Warsaw tried everything to tame Solidarity – imposed martial law in 1981, suppressed the organisation and interned its leaders. But by 1989 the game was up.

With Moscow no longer watching the back of its Polish satellite, intimidation was off the table. A disastrous economic outlook in the spring of 1989 prompted Polish officials to stage round table talks from February to April. Semi-free elections followed in June. Around the Soviet bloc, the transition to democracy was under way.

This triumph brought Walesa world fame, the 1983 Nobel Peace Prize and democratic Poland's presidency. But now Walesa, a complex and often infuriating figure, and the Solidarity legacy are under attack from Jaroslaw Kaczynski.

He was a fringe Solidarity figure in the 1980s but is now Poland’s de facto leader as head of the ruling Law and Justice (PiS) party. Since winning the 2015 election, PiS has overhauled Poland’s courts, public television and public prosecutor to free them of what the party sees as encrusted crony structures.

Critics dismiss that, saying the reforms are about bringing public institutions under direct PiS control.

But now the restless Kaczynski wants more: to recast modern Poland’s founding Solidarity myth. How? By denigrating Walesa’s negotiated transition to democracy as a lazy compromise that allowed communist figures to cling to power and influence, at the expense of ordinary Poles who feel they have been left out of the neo-liberal transition.

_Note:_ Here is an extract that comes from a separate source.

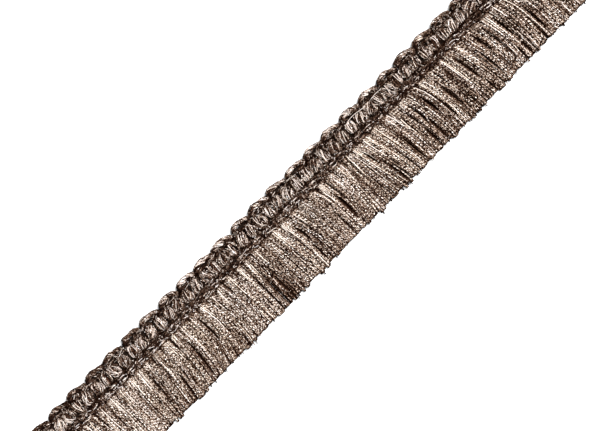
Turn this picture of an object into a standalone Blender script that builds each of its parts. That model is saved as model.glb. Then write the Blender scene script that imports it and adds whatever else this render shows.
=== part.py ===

For them, PiS has an alternative founding myth ready: the Smolensk air disaster of 2010 that claimed the life of 96 people including the PiS leader's twin brother, president Lech Kaczynski.

With him on board the plane were senior state officials and key public figures – including Solidarity’s founding mother, Anna Walentynowicz.

Inquires dubbed the crash an accident but the surviving Kaczynski has constructed a counter-narrative about how the plane was shot down by Russians, in cahoots with his political rivals. But for his Smonlensk legend to take off, with his late brother and Mrs Walentynowicz as its new founding figures, the Gdansk Solidarity museum needs to be brought to heel.

Poland’s government cut funding for the centre by almost half, arguing its educational programme and facilities for NGOs are overtly political. Centre officials suggest the problem is more that their work doesn’t slavishly reflect PiS political interests.

“Rather than a wider understanding of civil society, the government’s attitude is ‘because we’re funding it the most, we should be able to control it’,” Kacper Dziekan of the ECS says.

He says the ECS sees its mission as adapting the Solidarity message for the 21st century. But its vision for a progressive, inclusive and liberal Poland are in conflict with the PiS vision: conservative, nationalist, patriotic.

But the PiS funding cut backfired: furious Poles launched a crowd-funding campaign that more than replaced the funding gap. And now even old Solidarity legends have come back to do battle.

Bogdan Borusewicz organised the original shipyard strikes, was interned and lived for years in the 1980s Polish underground. In his office in the Polish senate in Warsaw, he is magnanimous about how, as a result, much attention – and credit – shifted to Lech Walesa.

“I pushed and Walesa pulled,” he jokes. “But from beginning to the end I was in the eye of the cyclone, me and a lot of people.”

Unlike Walesa and Kaczynski, he stayed away from the 1989 round table talks and criticised the transition timetable as rushed. But today Borusewicz defends Walesa and describes as “scandalous” PiS attempts to delegitimise the past.

“Counterfactual history is not history,” the 70-year-old historian turned politician says, insisting the facts of the Solidarity revolution are not up for discussion.

“PiS should have waited longer until we are all dead and then try to change the historical narrative. The problem is that Jaroslaw Kaczynski is my age so he can’t wait any longer.”